[start Given data]

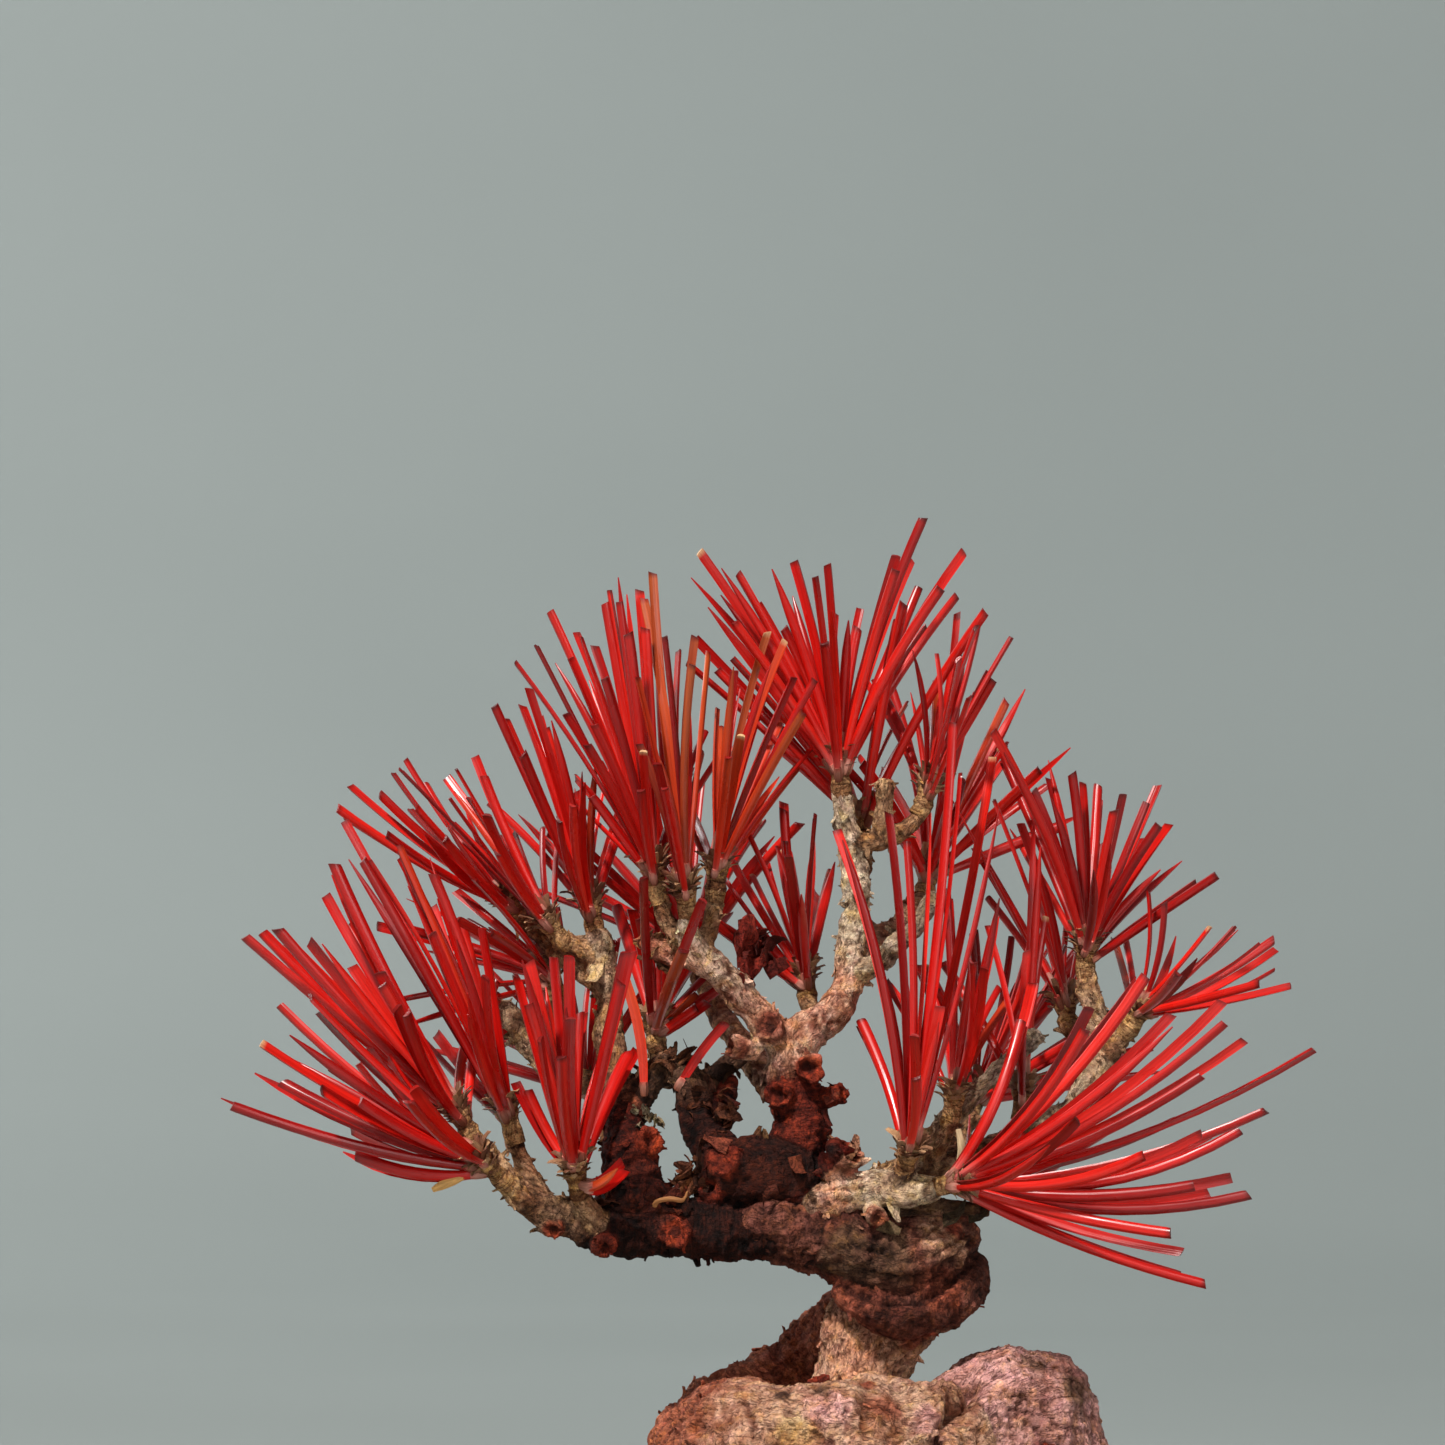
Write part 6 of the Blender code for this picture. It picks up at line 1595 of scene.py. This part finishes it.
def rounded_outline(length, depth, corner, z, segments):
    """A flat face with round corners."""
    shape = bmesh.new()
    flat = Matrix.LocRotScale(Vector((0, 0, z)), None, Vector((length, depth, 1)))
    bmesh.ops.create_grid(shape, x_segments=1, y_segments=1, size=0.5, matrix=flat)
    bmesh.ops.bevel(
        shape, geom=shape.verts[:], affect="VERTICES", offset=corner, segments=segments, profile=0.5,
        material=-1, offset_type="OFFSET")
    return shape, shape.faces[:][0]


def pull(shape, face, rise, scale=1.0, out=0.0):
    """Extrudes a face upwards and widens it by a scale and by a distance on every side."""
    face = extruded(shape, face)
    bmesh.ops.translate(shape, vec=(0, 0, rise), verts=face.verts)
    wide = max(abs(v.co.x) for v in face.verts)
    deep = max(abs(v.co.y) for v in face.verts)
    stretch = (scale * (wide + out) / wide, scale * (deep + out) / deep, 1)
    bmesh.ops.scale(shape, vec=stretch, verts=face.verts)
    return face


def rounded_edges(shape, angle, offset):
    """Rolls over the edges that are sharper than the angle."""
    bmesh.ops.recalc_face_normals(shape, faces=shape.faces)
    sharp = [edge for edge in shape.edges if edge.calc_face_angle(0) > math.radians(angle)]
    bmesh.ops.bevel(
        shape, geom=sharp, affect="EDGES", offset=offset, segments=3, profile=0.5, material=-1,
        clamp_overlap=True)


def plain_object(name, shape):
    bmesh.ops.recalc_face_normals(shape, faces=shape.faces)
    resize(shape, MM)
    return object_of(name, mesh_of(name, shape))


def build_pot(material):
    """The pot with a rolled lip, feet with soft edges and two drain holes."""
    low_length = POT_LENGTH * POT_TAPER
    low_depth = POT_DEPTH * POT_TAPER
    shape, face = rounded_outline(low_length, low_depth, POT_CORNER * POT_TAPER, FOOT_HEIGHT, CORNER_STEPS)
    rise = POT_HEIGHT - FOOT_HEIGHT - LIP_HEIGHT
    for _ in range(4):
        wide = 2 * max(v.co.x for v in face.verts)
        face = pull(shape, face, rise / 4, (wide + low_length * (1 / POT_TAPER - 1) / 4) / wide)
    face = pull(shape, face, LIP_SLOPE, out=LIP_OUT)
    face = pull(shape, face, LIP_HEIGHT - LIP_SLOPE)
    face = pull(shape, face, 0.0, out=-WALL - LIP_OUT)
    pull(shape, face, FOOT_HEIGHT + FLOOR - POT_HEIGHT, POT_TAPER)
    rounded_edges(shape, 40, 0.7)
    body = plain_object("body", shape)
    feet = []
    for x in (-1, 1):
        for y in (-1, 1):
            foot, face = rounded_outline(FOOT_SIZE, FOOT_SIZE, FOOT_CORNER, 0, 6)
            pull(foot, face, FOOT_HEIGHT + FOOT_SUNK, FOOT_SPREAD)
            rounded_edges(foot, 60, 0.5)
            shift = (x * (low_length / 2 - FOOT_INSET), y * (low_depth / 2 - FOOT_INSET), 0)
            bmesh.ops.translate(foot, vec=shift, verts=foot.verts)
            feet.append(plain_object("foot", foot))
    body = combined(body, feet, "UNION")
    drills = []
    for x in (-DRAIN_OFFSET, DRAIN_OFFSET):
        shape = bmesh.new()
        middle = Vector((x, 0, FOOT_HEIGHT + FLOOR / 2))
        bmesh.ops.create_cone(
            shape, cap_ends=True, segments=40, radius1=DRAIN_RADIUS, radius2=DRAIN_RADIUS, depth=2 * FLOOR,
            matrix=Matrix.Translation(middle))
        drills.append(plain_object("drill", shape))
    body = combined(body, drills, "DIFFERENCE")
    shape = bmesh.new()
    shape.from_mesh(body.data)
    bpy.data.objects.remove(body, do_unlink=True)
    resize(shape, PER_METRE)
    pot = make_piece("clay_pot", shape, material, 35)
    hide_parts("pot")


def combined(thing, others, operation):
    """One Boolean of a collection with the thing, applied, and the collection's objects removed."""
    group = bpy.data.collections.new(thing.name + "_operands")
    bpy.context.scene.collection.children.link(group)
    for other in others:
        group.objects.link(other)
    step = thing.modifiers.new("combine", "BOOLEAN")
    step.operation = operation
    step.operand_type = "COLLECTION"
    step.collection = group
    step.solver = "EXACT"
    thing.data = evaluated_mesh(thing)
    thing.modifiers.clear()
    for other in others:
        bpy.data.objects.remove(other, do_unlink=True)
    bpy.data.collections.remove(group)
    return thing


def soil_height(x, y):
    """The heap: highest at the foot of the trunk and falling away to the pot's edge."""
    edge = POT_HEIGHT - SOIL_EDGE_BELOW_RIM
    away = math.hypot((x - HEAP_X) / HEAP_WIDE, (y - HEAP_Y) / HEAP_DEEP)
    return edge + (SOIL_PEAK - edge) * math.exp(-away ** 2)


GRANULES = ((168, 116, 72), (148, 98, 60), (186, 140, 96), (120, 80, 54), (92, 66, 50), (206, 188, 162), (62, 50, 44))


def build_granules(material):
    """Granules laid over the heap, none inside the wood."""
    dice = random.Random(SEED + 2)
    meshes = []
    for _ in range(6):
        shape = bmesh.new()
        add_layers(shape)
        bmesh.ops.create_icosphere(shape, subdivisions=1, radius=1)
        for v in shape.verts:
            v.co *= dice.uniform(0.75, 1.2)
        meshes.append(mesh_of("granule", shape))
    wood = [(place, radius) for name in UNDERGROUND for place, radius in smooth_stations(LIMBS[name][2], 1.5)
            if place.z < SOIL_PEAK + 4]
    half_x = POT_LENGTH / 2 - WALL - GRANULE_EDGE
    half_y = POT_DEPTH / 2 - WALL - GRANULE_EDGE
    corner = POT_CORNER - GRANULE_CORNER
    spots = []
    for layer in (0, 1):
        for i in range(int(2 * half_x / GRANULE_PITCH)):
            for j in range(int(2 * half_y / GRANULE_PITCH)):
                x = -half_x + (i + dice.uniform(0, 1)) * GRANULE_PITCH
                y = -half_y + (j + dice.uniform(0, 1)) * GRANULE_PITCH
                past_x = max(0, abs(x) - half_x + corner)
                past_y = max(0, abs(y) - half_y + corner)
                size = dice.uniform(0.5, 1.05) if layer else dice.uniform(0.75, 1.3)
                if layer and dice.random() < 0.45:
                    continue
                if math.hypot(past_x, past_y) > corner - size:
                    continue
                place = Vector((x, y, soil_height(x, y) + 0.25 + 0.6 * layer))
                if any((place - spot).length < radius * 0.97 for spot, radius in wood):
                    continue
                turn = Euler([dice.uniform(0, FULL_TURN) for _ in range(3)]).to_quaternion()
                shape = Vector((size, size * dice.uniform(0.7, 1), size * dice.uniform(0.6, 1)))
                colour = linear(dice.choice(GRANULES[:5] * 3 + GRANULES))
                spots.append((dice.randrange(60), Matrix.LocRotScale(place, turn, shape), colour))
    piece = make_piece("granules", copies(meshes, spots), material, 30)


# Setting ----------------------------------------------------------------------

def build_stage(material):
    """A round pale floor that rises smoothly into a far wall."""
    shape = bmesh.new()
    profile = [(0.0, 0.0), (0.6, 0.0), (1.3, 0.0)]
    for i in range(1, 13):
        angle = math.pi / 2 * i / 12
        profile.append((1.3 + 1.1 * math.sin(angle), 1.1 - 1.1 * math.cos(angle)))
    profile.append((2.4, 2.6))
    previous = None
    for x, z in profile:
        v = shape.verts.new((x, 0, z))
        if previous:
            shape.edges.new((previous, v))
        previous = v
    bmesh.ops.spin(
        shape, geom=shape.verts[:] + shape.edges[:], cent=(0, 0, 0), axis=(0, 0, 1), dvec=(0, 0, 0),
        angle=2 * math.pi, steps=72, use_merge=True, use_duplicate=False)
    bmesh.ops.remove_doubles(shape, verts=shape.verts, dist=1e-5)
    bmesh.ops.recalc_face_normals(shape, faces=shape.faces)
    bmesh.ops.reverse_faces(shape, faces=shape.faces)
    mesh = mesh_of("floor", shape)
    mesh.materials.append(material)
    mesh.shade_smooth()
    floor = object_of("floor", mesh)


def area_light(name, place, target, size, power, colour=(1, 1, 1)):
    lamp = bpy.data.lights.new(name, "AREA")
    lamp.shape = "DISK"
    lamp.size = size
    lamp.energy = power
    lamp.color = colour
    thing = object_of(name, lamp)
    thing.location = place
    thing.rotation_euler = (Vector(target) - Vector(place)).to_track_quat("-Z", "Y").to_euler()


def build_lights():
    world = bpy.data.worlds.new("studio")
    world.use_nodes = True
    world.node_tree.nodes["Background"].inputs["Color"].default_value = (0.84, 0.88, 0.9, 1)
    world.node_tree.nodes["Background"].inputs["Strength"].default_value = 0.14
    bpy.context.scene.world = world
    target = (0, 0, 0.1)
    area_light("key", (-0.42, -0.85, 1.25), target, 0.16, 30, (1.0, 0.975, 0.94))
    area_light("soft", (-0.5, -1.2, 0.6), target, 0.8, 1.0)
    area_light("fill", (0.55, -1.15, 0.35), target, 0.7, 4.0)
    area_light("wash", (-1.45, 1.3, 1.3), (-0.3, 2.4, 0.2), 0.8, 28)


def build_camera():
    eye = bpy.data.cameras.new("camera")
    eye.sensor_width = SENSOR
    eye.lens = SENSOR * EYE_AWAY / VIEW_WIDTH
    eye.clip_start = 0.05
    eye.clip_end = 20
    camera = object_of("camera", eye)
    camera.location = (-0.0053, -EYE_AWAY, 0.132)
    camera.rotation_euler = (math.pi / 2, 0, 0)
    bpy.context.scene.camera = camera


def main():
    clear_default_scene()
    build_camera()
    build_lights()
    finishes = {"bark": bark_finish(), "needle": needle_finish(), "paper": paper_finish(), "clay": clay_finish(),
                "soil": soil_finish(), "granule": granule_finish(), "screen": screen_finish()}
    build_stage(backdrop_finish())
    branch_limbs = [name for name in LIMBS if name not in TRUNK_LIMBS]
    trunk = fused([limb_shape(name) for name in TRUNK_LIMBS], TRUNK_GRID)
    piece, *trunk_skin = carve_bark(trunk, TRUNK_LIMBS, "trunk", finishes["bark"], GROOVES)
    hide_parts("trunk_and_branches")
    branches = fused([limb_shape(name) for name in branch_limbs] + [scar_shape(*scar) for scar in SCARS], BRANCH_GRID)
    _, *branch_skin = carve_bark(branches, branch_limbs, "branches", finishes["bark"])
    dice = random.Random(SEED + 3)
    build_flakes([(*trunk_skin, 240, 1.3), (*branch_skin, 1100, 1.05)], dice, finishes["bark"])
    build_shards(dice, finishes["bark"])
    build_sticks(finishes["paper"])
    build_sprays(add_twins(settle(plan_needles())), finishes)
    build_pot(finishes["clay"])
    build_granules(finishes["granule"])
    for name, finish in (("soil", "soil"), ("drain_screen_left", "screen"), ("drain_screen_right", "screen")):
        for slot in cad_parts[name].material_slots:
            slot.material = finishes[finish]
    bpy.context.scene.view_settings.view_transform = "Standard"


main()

[end Given data]

**What the task asks**: Print, please, the lines above from the very first through the one that holds "return object_of(name, mesh_of(name, shape))", both included, word for word and with nothing else.

**Completed task**:
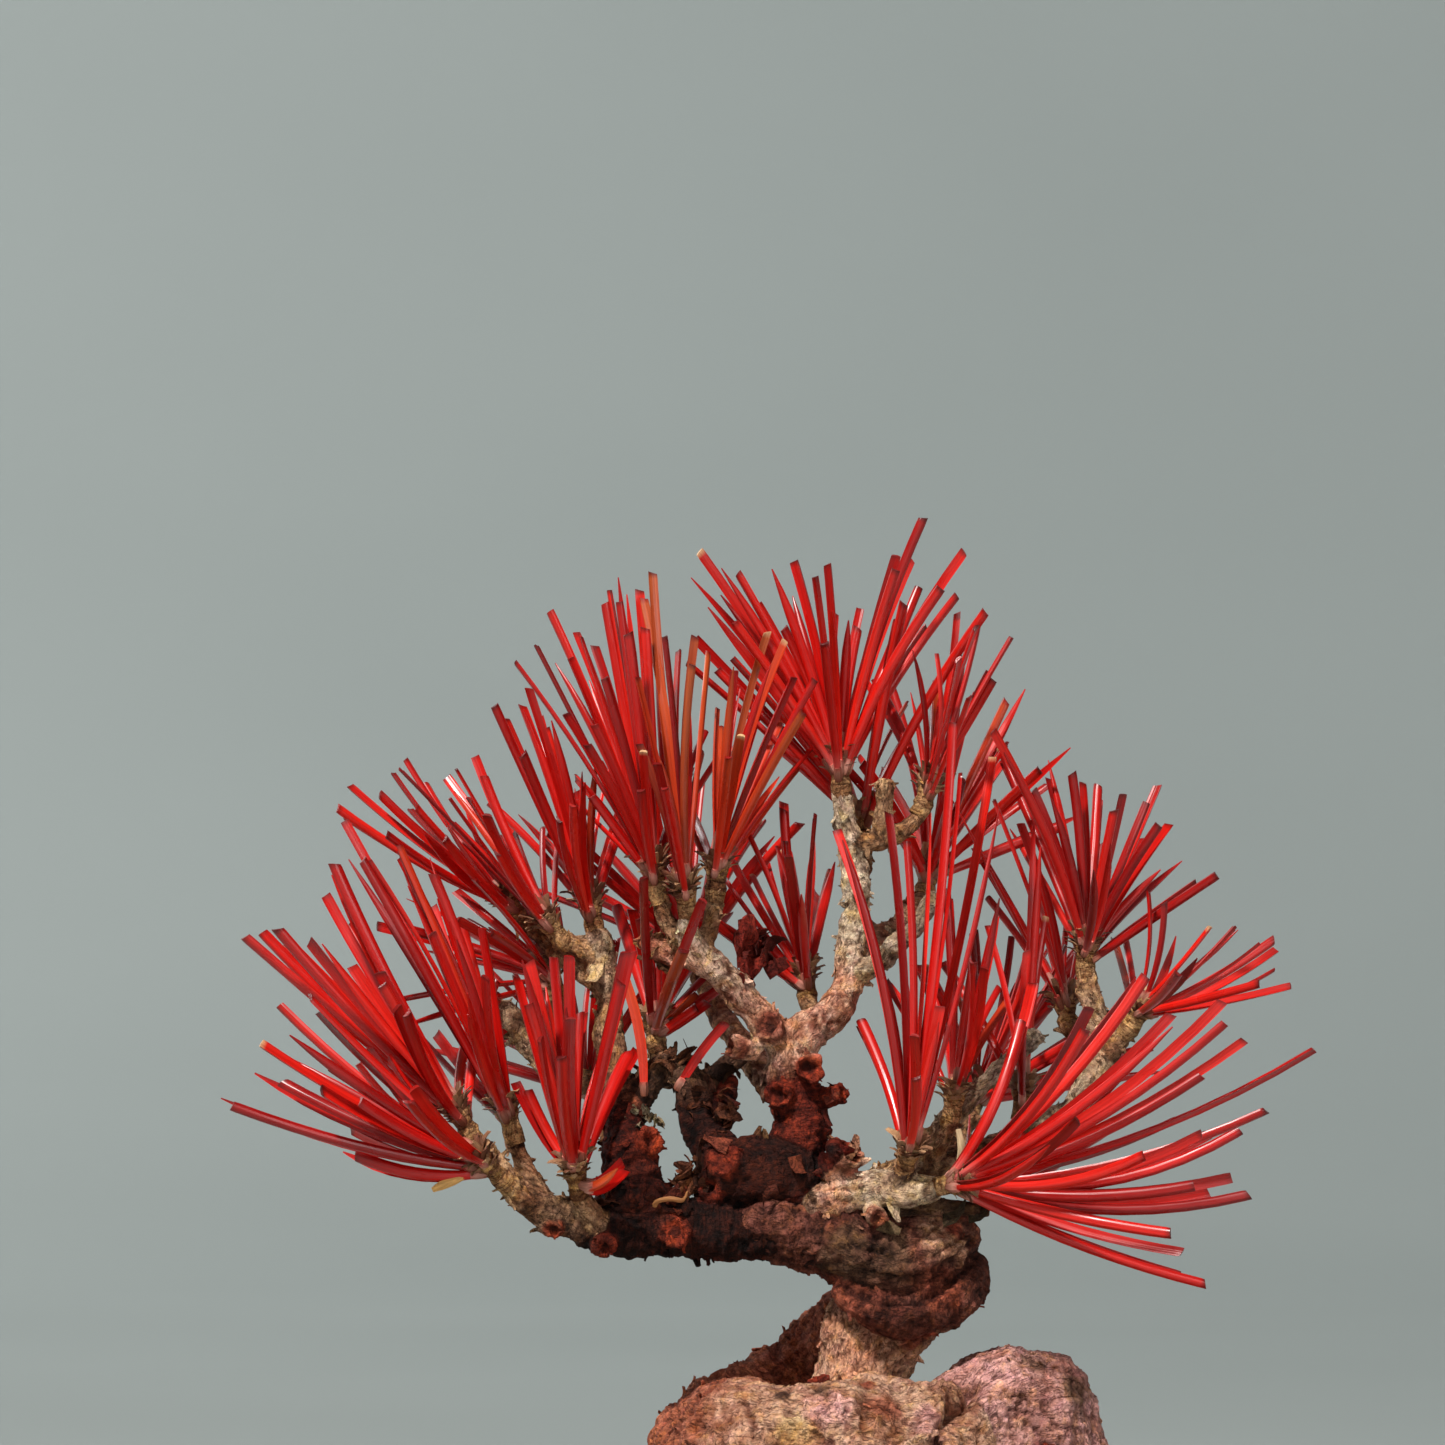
Write part 6 of the Blender code for this picture. It picks up at line 1595 of scene.py. This part finishes it.
def rounded_outline(length, depth, corner, z, segments):
    """A flat face with round corners."""
    shape = bmesh.new()
    flat = Matrix.LocRotScale(Vector((0, 0, z)), None, Vector((length, depth, 1)))
    bmesh.ops.create_grid(shape, x_segments=1, y_segments=1, size=0.5, matrix=flat)
    bmesh.ops.bevel(
        shape, geom=shape.verts[:], affect="VERTICES", offset=corner, segments=segments, profile=0.5,
        material=-1, offset_type="OFFSET")
    return shape, shape.faces[:][0]


def pull(shape, face, rise, scale=1.0, out=0.0):
    """Extrudes a face upwards and widens it by a scale and by a distance on every side."""
    face = extruded(shape, face)
    bmesh.ops.translate(shape, vec=(0, 0, rise), verts=face.verts)
    wide = max(abs(v.co.x) for v in face.verts)
    deep = max(abs(v.co.y) for v in face.verts)
    stretch = (scale * (wide + out) / wide, scale * (deep + out) / deep, 1)
    bmesh.ops.scale(shape, vec=stretch, verts=face.verts)
    return face


def rounded_edges(shape, angle, offset):
    """Rolls over the edges that are sharper than the angle."""
    bmesh.ops.recalc_face_normals(shape, faces=shape.faces)
    sharp = [edge for edge in shape.edges if edge.calc_face_angle(0) > math.radians(angle)]
    bmesh.ops.bevel(
        shape, geom=sharp, affect="EDGES", offset=offset, segments=3, profile=0.5, material=-1,
        clamp_overlap=True)


def plain_object(name, shape):
    bmesh.ops.recalc_face_normals(shape, faces=shape.faces)
    resize(shape, MM)
    return object_of(name, mesh_of(name, shape))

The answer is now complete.